Increased Expression of Heat-Associated Genes in ss4 Is Caused by Alterations to the Light Reactions of Photosynthesis (A) Simplified schematic of the starch synthesis pathway. (B) Heatmap of the expression of genes differentially expressed between ss4-1 and WT at any sampled time-point. Transcriptomes are shown from plants grown in short days at 17°C. Black bars underneath heatmap show samples taken in the dark (ZT−4, ZT0, ZT12, and ZT16) and white bars show samples taken in the light (ZT1, ZT2, ZT4, and ZT8).
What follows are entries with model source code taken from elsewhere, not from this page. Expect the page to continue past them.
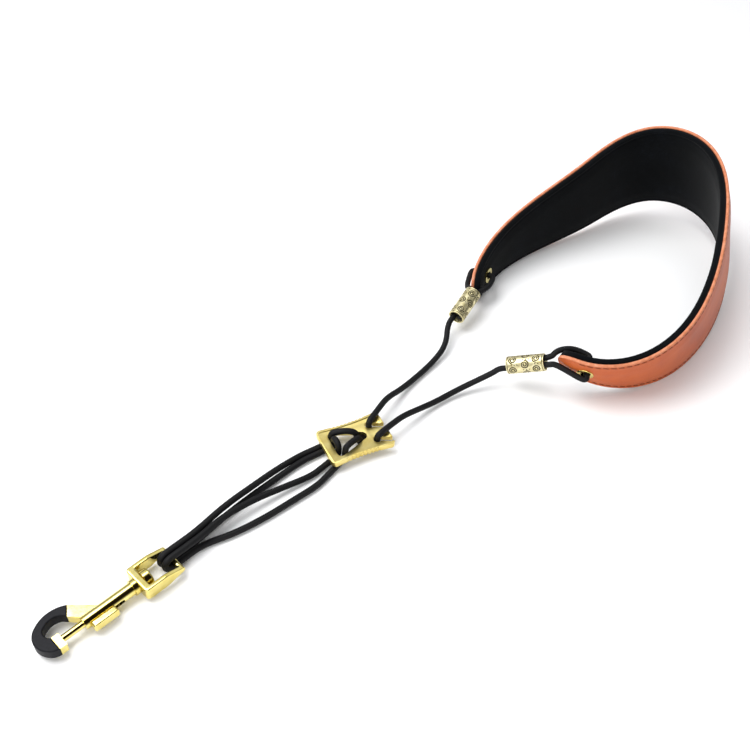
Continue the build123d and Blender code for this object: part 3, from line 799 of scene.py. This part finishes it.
def cast_copy(node, suffix, material, flatten=False):
    """A merged copy of a CAD node, selected and ready for modifiers. flatten joins the
    triangles of each flat face."""
    piece = bpy.data.objects.new(f"{node}_{suffix}", frame["nodes"][node].data.copy())
    bpy.context.scene.collection.objects.link(piece)
    piece.data.materials.clear()
    piece.data.materials.append(material)
    shape = bmesh.new()
    shape.from_mesh(piece.data)
    bmesh.ops.remove_doubles(shape, verts=shape.verts, dist=0.002 * MM)
    if flatten:
        flat = radians(1.5)
        bmesh.ops.dissolve_limit(shape, angle_limit=flat, verts=shape.verts, edges=shape.edges)
    for face in shape.faces:
        face.material_index = 0
    shape.to_mesh(piece.data)
    shape.free()
    bpy.ops.object.select_all(action="DESELECT")
    bpy.context.view_layer.objects.active = piece
    piece.select_set(True)
    return piece


def stand_for(piece, node):
    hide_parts(node)
    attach(piece, node_body(node))


def round_off(node, material, voxel, passes):
    """All the edges melted round, as on a thickly plated die casting."""
    piece = cast_copy(node, "cast", material)
    remesh = piece.modifiers.new("even_skin", "REMESH")
    remesh.mode = "VOXEL"
    remesh.voxel_size = voxel
    remesh.use_smooth_shade = True
    bpy.ops.object.modifier_apply(modifier=remesh.name)
    melt = piece.modifiers.new("melted_edges", "SMOOTH")
    melt.factor = 0.5
    melt.iterations = passes
    bpy.ops.object.modifier_apply(modifier=melt.name)
    stand_for(piece, node)


def soften(node, material, width):
    """Edges rounded a little, as tumbling leaves them."""
    piece = cast_copy(node, "tumbled", material, flatten=True)
    rounding = piece.modifiers.new("tumbled_edges", "BEVEL")
    rounding.width = width
    rounding.segments = 3
    rounding.limit_method = "ANGLE"
    rounding.angle_limit = radians(40)
    bpy.ops.object.modifier_apply(modifier=rounding.name)
    bpy.ops.object.shade_smooth_by_angle(angle=radians(35))
    stand_for(piece, node)


soften("adjuster_plate", SATIN_GOLD, 0.35 * MM)
round_off("swivel_eye", BRIGHT_GOLD, 0.16 * MM, 60)
round_off("thumb_tab", BRIGHT_GOLD, 0.1 * MM, 6)

# the coil spring in steel, baked in place: on the real snap it shortens as the bolt is drawn back,
# here it stays as it is
spring = bpy.data.objects.new("coil_spring", frame["nodes"]["bolt_spring"].data.copy())
bpy.context.scene.collection.objects.link(spring)
spring.data.materials.clear()
spring.data.materials.append(STEEL)
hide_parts("bolt_spring")
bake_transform(spring)

FINISHES = {
    "hook_body": BRIGHT_GOLD, "bolt_pin": BRIGHT_GOLD, "swivel_rivet": BRIGHT_GOLD,
    "swivel_washer": BRIGHT_GOLD, "hook_coating": RUBBER,
    "eyelet_left": BRIGHT_GOLD, "eyelet_right": BRIGHT_GOLD,
    "eyelet_washer_left": BRIGHT_GOLD, "eyelet_washer_right": BRIGHT_GOLD,
}
for name, material in FINISHES.items():
    node = frame["nodes"][name]
    for slot in node.material_slots:
        slot.material = material
    if not node.material_slots:
        node.data.materials.append(material)
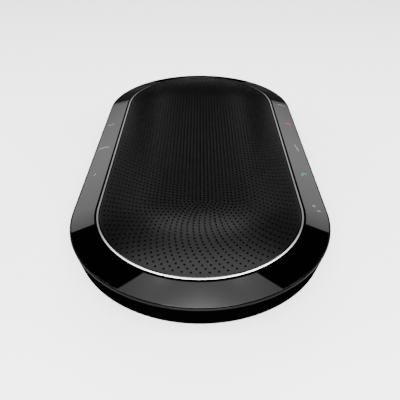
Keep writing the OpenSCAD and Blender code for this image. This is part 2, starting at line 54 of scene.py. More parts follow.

Replicate shown in Figure S3A. (C) Heatmap of expression of cluster 4 from (B) in ss3/4, pgm, ss3/4/pgm, and WT (col-0) at 17°C ZT0 and ZT2. Replicate shown in Figure S3C. (B and C) Clusters shown on the left of heat maps and low to high expression (Z scores) is shown as blue to red. (D) Basal thermotolerance of ss3/4, pgm, ss3/4/pgm, and WT (col-0) grown at 17°C in short days and treated at ZT−4, ZT−1, ZT0, ZT1, ZT2, ZT4, ZT8, ZT12, and ZT16. Error bars are the range of two measurements.

Figure 4

The Redox State of the Plastoquinone Pool Is Associated with the Expression of the Morning Cluster of Heat-Associated Genes (A) HSP70 expression assayed by qRT-PCR after DCMU and DBMIB treatment of seedlings grown at 22°C in short days. Plants treated at ZT−1 and sampled at ZT1. Error bars are ±SEM (n = 3). (B) Overlaps of genes under-expressed (Log2 fold change <−0.5) after DCMU (30 μM) and overexpressed (Log2 fold change >0.5) after DBMIB (50 μM) treatments compared to a mock treatment at 22°C, treated at ZT−1 and sampled at ZT1. (C) Expression of cluster 13-1-1 (from Figure 1C) in transcriptomes of untreated, mock-treated, DCMU, and DBMIB-treated seedlings at 22°C and 27°C ZT1 after treatment at ZT−1. Replicate shown in Figure S3E. (D) Expression of the genes under-expressed after DCMU treatment and overexpressed after DBMIB treatment (overlap from B) in WT over a 24-hr time course (same as used for Figure 1C) at 17°C, 22°C, and 27°C. Black bars below heatmap indicate samples taken in the dark (ZT−4, ZT0, ZT12, and ZT16) and white bars indicate samples taken in the light (ZT1, ZT2, ZT4, and ZT8). (C and D) Clusters are shown on the left of heatmap and low to high expression (Z scores) is shown as blue to red. (E) qL over dawn at 17°C and 27°C. Error bars are ±SD (n = 4). (F) Average binding of HSFA1a to genes from the intersection of Figure 4B after treatment at ZT−1 with DCMU (30 μM), DBMIB (50 μM), H₂O₂ (5 mM), and a mock ethanol treatment. Plants sampled at ZT1. Shading represents SE. Replicate shown in Figure S3F.